I don't know what to make of that, other than getting a more powerful processor that can make better use of the RAM, or maybe the HDD hardware is wearing on your server.

On the other hand, if you want to buy a new server, I'm sure no-one would mind but your bank book. I could chip in a few loonies, but nothing realistically helpful.

Posted: 2005-05-05 04:01am
by Uraniun235
What about pruning the active board? I notice we have open threads dating back to 2003.

Posted: 2005-05-05 04:36am
by Kreshna Aryaguna Nurzaman
Uraniun235 wrote:Those are fine performance suggestions, but a far superior alternative to buying a stack of hard drives would be to get that extra gig of RAM because RAM will always be faster than any hard drive. PC3200 RAM should downclock to PC2700 just fine, but if someone's got a link saying otherwise, I'd love to read about it.
<snip>
:oops: :oops: :oops: The storage tuning wasn't meant to solve the immediate problem (which is swapping). It's actually something more related to long-term performance. Well it's just my habit to start the tuning from the storage first, because no matter how large the RAM you have, hard drive read/write is always an unavoidable process, especially on my clients (costumers) where typical database size is 50GB or more.

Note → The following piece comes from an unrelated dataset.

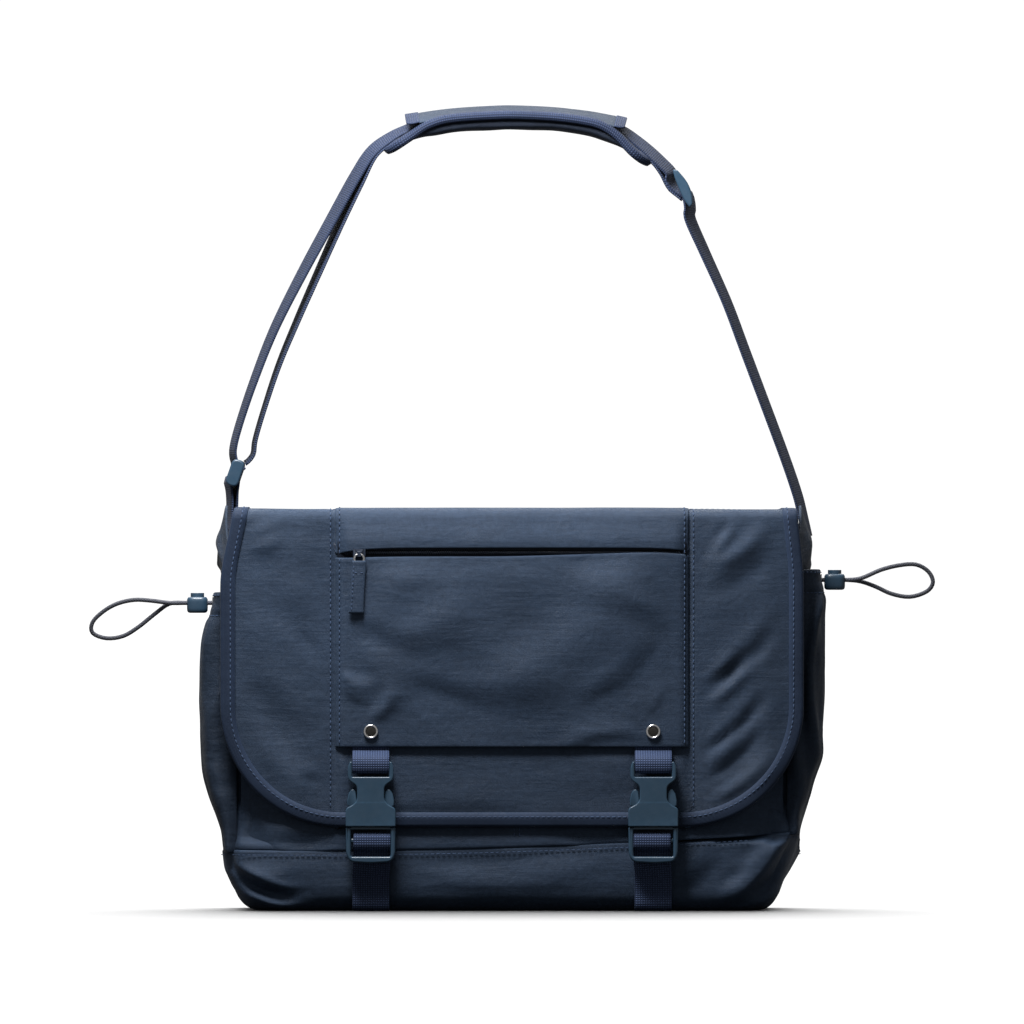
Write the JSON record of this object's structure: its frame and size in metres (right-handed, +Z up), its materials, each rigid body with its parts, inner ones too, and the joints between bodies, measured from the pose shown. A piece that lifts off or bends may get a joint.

Darth Wong wrote:Just so you guys know, the database for this forum is currently 2GB. That is not a typo. The indexes alone are more than 700MB. That's why I'm suspecting the 1GB of RAM as the primary bottleneck, and I noticed it swapping heavily whenever people would try to search.
Yup, adding more RAM is a must, but once you did, remember to "balance" the size of your buffer area so it'll large enough to take advantage of the extra RAM, but not overly large to the point it causes swapping.




Uraniun235 wrote:Also, by the time that we start talking about multiple hard drive configurations like that, it may be time to start considering a board fundraising drive to try and gather the cash needed to get a beefier system overall that could be expanded out to more than 2 gigs of RAM and support some nice, fast SATA (or, Yoda willing, SCSI!) hard drives.